My treatment consists of applying a dab of Vaseline, comfrey salve or Bag Balm to the wound and wrapping a bandage around it. Then I go to sleep or go to work, or a little of both.

This method has fairly good success, but it’s no instant cure. And I end up going through so many bandages due to showering and hand washing.

I’m also interested in prevention. Maybe I could get a doctor to write a prescription for a move to Miami to live with my son.

I’m ready for another good anonymous phone call telling me what to do about these things. Nothing involving Ivory soap, I hope.

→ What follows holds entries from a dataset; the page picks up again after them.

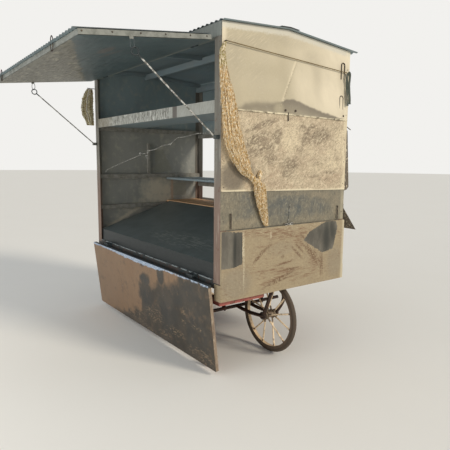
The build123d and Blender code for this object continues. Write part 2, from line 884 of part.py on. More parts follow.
with BuildPart() as awning_top_sheet:
    plane = Plane(
        origin=awning_plane.from_local_coords((0, -awning_start, frame_high + seat_gap)),
        x_dir=(1, 0, 0), z_dir=(0, -awning_cos, -awning_sin),
    )
    corrugated(
        plane, 2 * awning_half, awning_depth + awning_lip - awning_start,
        rib_pitch, rib_height, awning_sheet,
    )
finish(awning_top_sheet, "awning_top_sheet")

finish(
    fixed_hinges(
        awning_axis, awning_half, front_y,
        awning_axis[1] - barrel_radius, plate_top["serving"],
    ),
    "awning_hinges",
)

# Stays: ring-ended rods that swing on bolts at the posts
stay_plane_dir = (0, -sin(radians(stay_angle)), cos(radians(stay_angle)))
for sx, end_name in ((1, "near"), (-1, "far")):
    stay_x = cabin_x + sx * (half_length - stay_in)
    with BuildPart(Plane(origin=(stay_x, *stay_axis), x_dir=(1, 0, 0), z_dir=stay_plane_dir)) as stay:
        rod_start = (eye_radius + stay_bolt) / 2
        rod_run = stay_length - ring_radius - rod_start
        with Locations((0, 0, rod_start + rod_run / 2)):
            Cylinder(stay_radius, rod_run)
        with Locations(Location((0, 0, stay_length), (0, 90, 0))):
            Torus(ring_radius, ring_wire)
        bar_x(-eye_half, eye_half, 0, 0, eye_radius)
        bar_x(-2 * eye_half, 2 * eye_half, 0, 0, stay_bolt + bearing_gap, mode=Mode.SUBTRACT)
    finish(stay, f"stay_{end_name}")
    lug_x = stay_x + sx * (eye_half + stay_lug + arm_gap)
    with BuildPart() as stay_bracket:
        block(
            lug_x, lug_x - sx * stay_lug, front_y - stay_pivot_out - eye_radius, front_y,
            stay_axis[1] - eye_radius, stay_axis[1] + eye_radius,
        )
        bar_x(lug_x, stay_x - sx * (eye_half + bolt_over), *stay_axis, stay_bolt)
    finish(stay_bracket, f"stay_bracket_{end_name}")

# Serving flap: a sheet on a steel frame, hinged at the edge of the deck
lean = radians(flap_lean)
flap_plane = Plane(origin=(cabin_x, *flap_axis), x_dir=(1, 0, 0), z_dir=(0, -cos(lean), -sin(lean)))
flap_half = half_length - flap_inset
flap_front = flap_back + flap_frame
with BuildPart(flap_plane) as flap_frame_part:
    for sx in (-1, 1):
        block(
            sx * flap_half, sx * (flap_half - flap_edge), -flap_length, -flap_start,
            flap_back, flap_front,
        )
    for y0 in (-flap_length, -flap_start - flap_edge):
        block(-flap_half, flap_half, y0, y0 + flap_edge, flap_back, flap_front)
    for i in range(1, awning_bays):
        x = -flap_half + i * 2 * flap_half / awning_bays
        block(x - flap_edge / 2, x + flap_edge / 2, -flap_length, -flap_start, flap_back, flap_front)
    moving_barrels(flap_half, arm_wall, -flap_start - flap_edge, flap_back - arm_wall / 2)
finish(flap_frame_part, "flap_frame")

with BuildPart(flap_plane) as flap_sheet_part:
    block(
        -flap_half, flap_half, -flap_length, -flap_start,
        flap_front + seat_gap, flap_front + seat_gap + flap_sheet,
    )
finish(flap_sheet_part, "flap_sheet")

finish(
    fixed_hinges(flap_axis, flap_half, front_y, bearer_bottom, deck_top), "flap_hinges"
)

# End drop flap below the band, hinged at its foot below the deck
skirt_x, skirt_z = skirt_axis
with BuildPart() as end_flap:
    x0 = near_x + skirt_stand
    x1 = x0 + skirt_depth
    top = band_bottom - skirt_play
    block(x1 - sheet_wall, x1, front_y, back_y, skirt_bottom, top)
    for y0 in (front_y, back_y - skirt_edge):
        block(x0, x1, y0, y0 + skirt_edge, skirt_z + skirt_start, top)
    for z0 in (skirt_z + skirt_start, top - skirt_edge):
        block(x0, x1, front_y, back_y, z0, z0 + skirt_edge)
    for y0 in (front_y - skirt_stand - sheet_wall, back_y + skirt_stand + sheet_wall):
        block(near_x - skirt_return, x1, y0, y0 + sheet_wall, skirt_bottom, skirt_return_top)
    for y0, y1 in (
        (front_y - skirt_stand - sheet_wall, front_y),
        (back_y, back_y + skirt_stand + 2 * sheet_wall),
    ):
        block(x1 - sheet_wall, x1, y0, y1, skirt_bottom, skirt_return_top)
    for y in skirt_hinge_y:
        half = barrel_length / 2
        with Locations(Location((skirt_x, y, skirt_z), (90, 0, 0))):
            Cylinder(skirt_barrel, barrel_length)
        block(skirt_x - skirt_barrel, x1, y - half, y + half, skirt_z, skirt_z + skirt_start)
        with Locations(Location((skirt_x, y, skirt_z), (90, 0, 0))):
            Cylinder(pin_radius + bearing_gap, 2 * barrel_length, mode=Mode.SUBTRACT)
finish(end_flap, "end_flap")

with BuildPart() as end_flap_hinges:
    half = barrel_length / 2 + arm_gap
    back_x = near_x - bearer_width + arm_wall
    for y in skirt_hinge_y:
        for y1 in (y - half, y + half + arm_wall):
            with BuildSketch(Plane.XZ.offset(-y1)):
                with BuildLine():
                    Polyline(
                        (back_x, bearer_bottom - seat_gap), (near_x - arm_wall, bearer_bottom - seat_gap),
                        (near_x - arm_wall, skirt_z + skirt_barrel), (skirt_x, skirt_z + skirt_barrel),
                        (skirt_x, skirt_z - skirt_barrel), (back_x, skirt_z - skirt_barrel), close=True,
                    )
                make_face()
                with Locations((skirt_x, skirt_z)):
                    Circle(skirt_barrel)
            extrude(amount=arm_wall)
        rod((skirt_x, y - half - arm_wall, skirt_z), (skirt_x, y + half + arm_wall, skirt_z), pin_radius)
finish(end_flap_hinges, "end_flap_hinges")

# Hooks that hang on the band and hold the drop flap
with BuildPart() as band_hooks:
    for y in (front_y + hook_in, back_y - hook_in):
        hook_x = end_face_x + hook_radius + seat_gap
        top = band_bottom + skirt_play + hook_length
        rod((hook_x, y, band_bottom + skirt_play), (hook_x, y, top), hook_radius)
        rod(
            (near_x + sheet_wall + seat_gap, y, top - hook_radius),
            (hook_x, y, top - hook_radius), hook_radius,
        )
finish(band_hooks, "band_hooks")

# Bolts and a pin at the upper seam, a hasp rod on the band, two upturned wire hooks on the upper sheet
with BuildPart() as end_fittings:
    for y_in, up in bolt_places:
        start = Vector(end_face_x, back_y - y_in, upper_bottom + up)
        rod(start, start + Vector(bolt_height, 0, 0), bolt_head)
    pin_x = end_face_x + fitting_radius + seat_gap
    rod(*((pin_x, back_y - y_in, upper_bottom + up) for y_in, up in pin_places), fitting_radius)
    hasp_x = near_x + sheet_wall + seat_gap + fitting_radius
    rod(*((hasp_x, back_y - y_in, band_bottom + hasp_rise) for y_in in hasp_places), fitting_radius)
    hook_plane = Plane(origin=(pin_x, back_y, upper_bottom), x_dir=(0, 1, 0), z_dir=(1, 0, 0))
    for left, right, *shares in end_hooks:
        bend, left_foot, right_foot = (share * (back_eave - upper_bottom) for share in shares)
        with BuildLine(hook_plane) as hook_line:
            Line((-left, left_foot), (-left, bend))
            RadiusArc((-left, bend), (-right, bend), (left - right) / 2)
            Line((-right, bend), (-right, right_foot))
        foot = hook_plane.from_local_coords((-left, left_foot, 0))
        with BuildSketch(Plane(origin=foot, z_dir=(0, 0, 1))):
            Circle(fitting_radius)
        sweep(path=hook_line.line)
finish(end_fittings, "end_fittings")

# Corner flange screwed to the back wall, its foot bent out, with a stick pushed behind it
with BuildPart() as corner_flange:
    wall_y = back_y + sheet_wall + seat_gap
    corner_x = near_x - sheet_wall
    block(
        corner_x - flange_grip, corner_x, wall_y, wall_y + flange_sheet, flange_foot, flange_head,
    )
    with BuildSketch(Plane.YZ.offset(corner_x - flange_sheet)):
        with BuildLine():
            (foot_out, foot_up), (knee_out, knee_up), (head_out, head_up) = flange_reach
            Polyline(
                (wall_y, flange_foot), (wall_y + foot_out, flange_foot + foot_up),
                (wall_y + knee_out, flange_foot + knee_up), (wall_y + head_out, flange_head + head_up),
                (wall_y, flange_head), close=True,
            )
        make_face()
    extrude(amount=flange_sheet)
    rod(
        *((corner_x - flange_sheet, wall_y + out, flange_head + up) for out, up in stick_reach),
        fitting_radius,
    )
finish(corner_flange, "corner_flange")

# Folding prop leg below the near serving corner
leg_x, leg_z = leg_axis
leg_y = front_y + side_rail_in
with BuildPart() as prop_leg:
    half = leg_size / 2
    block(leg_x - half, leg_x + half, leg_y - half, leg_y + half, leg_foot, leg_z + half)
    with Locations(Location((leg_x, leg_y, leg_z), (90, 0, 0))):
        Cylinder(pin_radius + bearing_gap, 2 * leg_size, mode=Mode.SUBTRACT)
finish(prop_leg, "prop_leg")

with BuildPart() as leg_bracket:
    for side in (-1, 1):
        y0 = leg_y + side * (leg_size / 2 + arm_gap)
        block(
            leg_x - barrel_radius, leg_x + barrel_radius, y0, y0 + side * arm_wall,
            leg_z - barrel_radius, rail_bottom,
        )
    pin_half = leg_size / 2 + arm_gap + arm_wall
    rod((leg_x, leg_y - pin_half, leg_z), (leg_x, leg_y + pin_half, leg_z), pin_radius)
finish(leg_bracket, "leg_bracket")

# Net curtain gathered at the near corner and drawn across the end wall
with BuildPart() as net_curtain:
    for y_in, share, half_width, half_depth in curtain_stations:
        with BuildSketch(Plane.XY.offset(curtain_top - share * curtain_hang)):
            with Locations((end_face_x + half_depth + seat_gap, front_y + y_in)):
                Ellipse(half_depth, half_width)
    loft(ruled=True)
finish(net_curtain, "net_curtain")

# Small gathered net at the far post
with BuildPart() as net_far:
    for y_out, drop, half_width, half_depth in far_net_stations:
        with BuildSketch(Plane.XY.offset(far_net_top - drop)):
            with Locations((far_x - far_net_in, front_y - y_out)):
                Ellipse(half_depth, half_width)
    loft(ruled=True)
finish(net_far, "net_far")

# Rope across the top of the end wall, between two eye hooks
with BuildPart() as end_rope:
    rod(*rope_ends, rope_radius)
finish(end_rope, "end_rope")

with BuildPart() as rope_hooks:
    for (x, y, z), side in zip(rope_ends, (-1, 1)):
        y0 = y + side * (rope_radius + seat_gap)
        rod((end_face_x, y0, z), (x + 2 * rope_radius, y0, z), rope_radius)
    hook_start = (far_x + rope_radius, front_y, far_hook_height)
    rod(hook_start, (far_x + rope_radius, front_y - far_hook_out, far_hook_height), rope_radius)
finish(rope_hooks, "rope_hooks")
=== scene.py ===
"""Dresses the street vendor's hand cart: finishes, dented sheets, gathered nets, ropes and small ironwork.

The frame's coordinates are kept: +X towards the closed end, -Y towards the serving side, metres.
"""
from math import atan2, cos, exp, hypot, pi, radians, sin

import bmesh
import bpy
from bpy.props import FloatProperty, FloatVectorProperty, IntProperty, PointerProperty
from mathutils import Matrix, Vector, noise


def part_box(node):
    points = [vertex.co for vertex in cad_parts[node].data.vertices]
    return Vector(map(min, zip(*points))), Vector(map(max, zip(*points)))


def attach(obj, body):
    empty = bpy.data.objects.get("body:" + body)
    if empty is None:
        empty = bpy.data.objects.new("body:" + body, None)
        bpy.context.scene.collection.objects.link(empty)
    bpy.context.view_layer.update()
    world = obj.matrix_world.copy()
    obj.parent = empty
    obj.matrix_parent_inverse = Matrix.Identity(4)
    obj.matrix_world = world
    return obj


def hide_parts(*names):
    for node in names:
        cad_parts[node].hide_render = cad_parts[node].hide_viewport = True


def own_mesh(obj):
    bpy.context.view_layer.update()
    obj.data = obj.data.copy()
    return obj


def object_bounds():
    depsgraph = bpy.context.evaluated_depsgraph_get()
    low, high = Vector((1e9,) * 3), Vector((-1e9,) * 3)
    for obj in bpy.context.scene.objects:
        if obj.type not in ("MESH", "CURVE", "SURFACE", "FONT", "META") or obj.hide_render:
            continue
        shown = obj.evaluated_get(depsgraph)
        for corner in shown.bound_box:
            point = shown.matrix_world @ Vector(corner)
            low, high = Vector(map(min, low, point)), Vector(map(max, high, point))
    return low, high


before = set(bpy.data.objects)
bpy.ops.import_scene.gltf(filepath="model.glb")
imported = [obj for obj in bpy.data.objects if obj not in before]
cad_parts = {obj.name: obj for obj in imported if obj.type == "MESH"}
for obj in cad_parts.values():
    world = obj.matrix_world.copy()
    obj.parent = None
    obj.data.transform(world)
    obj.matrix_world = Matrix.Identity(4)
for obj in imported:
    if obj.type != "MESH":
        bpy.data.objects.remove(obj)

bl_info = {
    "name": "Vending hand cart", "version": (1, 0, 0), "blender": (4, 5, 0),
    "location": "View3D > Sidebar > Hand cart",
    "description": "Builds the worn finishes, sheets, nets and ropes of a street vendor's hand cart",
    "category": "Object",
}

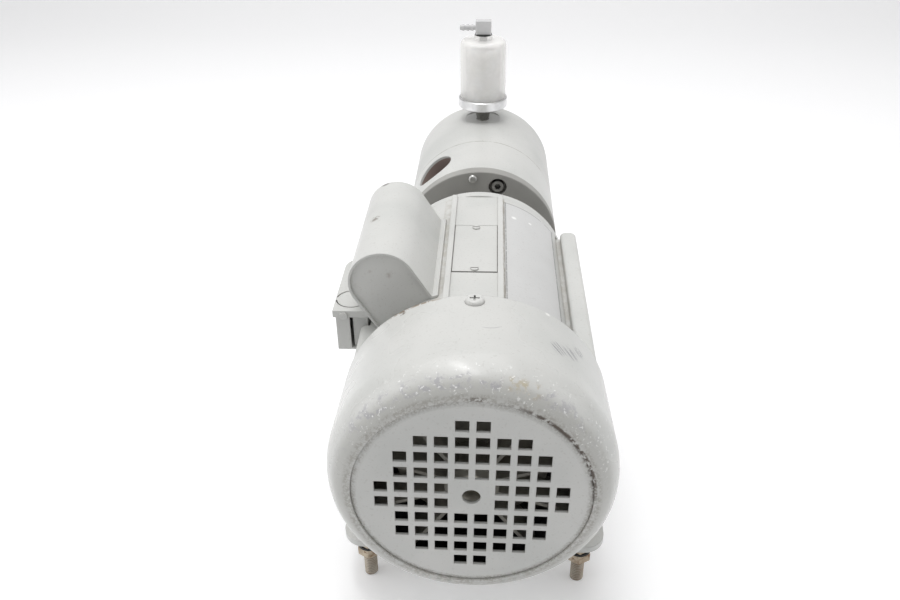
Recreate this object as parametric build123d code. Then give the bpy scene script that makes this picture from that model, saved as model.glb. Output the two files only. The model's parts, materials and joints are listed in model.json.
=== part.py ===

One more thing on the health front. It’s sort of the health front, as far as health implying being alive and death implying the end of health concerns.

Former Morenci resident Scott Porterfield sent a link to the Mortality Calculator from the University of Pennsylvania’s Wharton School of Business.

At the website, you enter information to about 20 questions ranging from the health of family members to facts about your lifestyle. 

Click the button and out comes your life expectancy. For my circumstances, the range is from 78 to 94 years, with an expectancy of 86.32. I might have a long way to go, but then you never know. The questionnaire didn’t even want to know that one of my grandmothers lived to 103.

One of the questions asks what state you live in. I thought for sure I’d get a different number if I answered “Ohio,” but it was the same. I tried a dozen states and my expectancy never changed.

I thought I might be overrating myself, so I added another stress factor. That’s probably more accurate for my job. It was just last week that I announced on the front page that Santa was coming to Fayette on Saturday instead of his actual visit on Friday. That third stress robbed me of an entire year.

I was probably fibbing a little on the sleep factor, too. Better shave off another quarter of a year there, but I could put that back on simply by becoming friends with alcohol. Two or three drinks a day restores that quarter year.

And exercise. I answered truthfully that I’m only an occasional exerciser. If I did better, I could put half a year back on.

All that work for just half a year? It hardly seems worthwhile. Let’s just get a bottle of wine.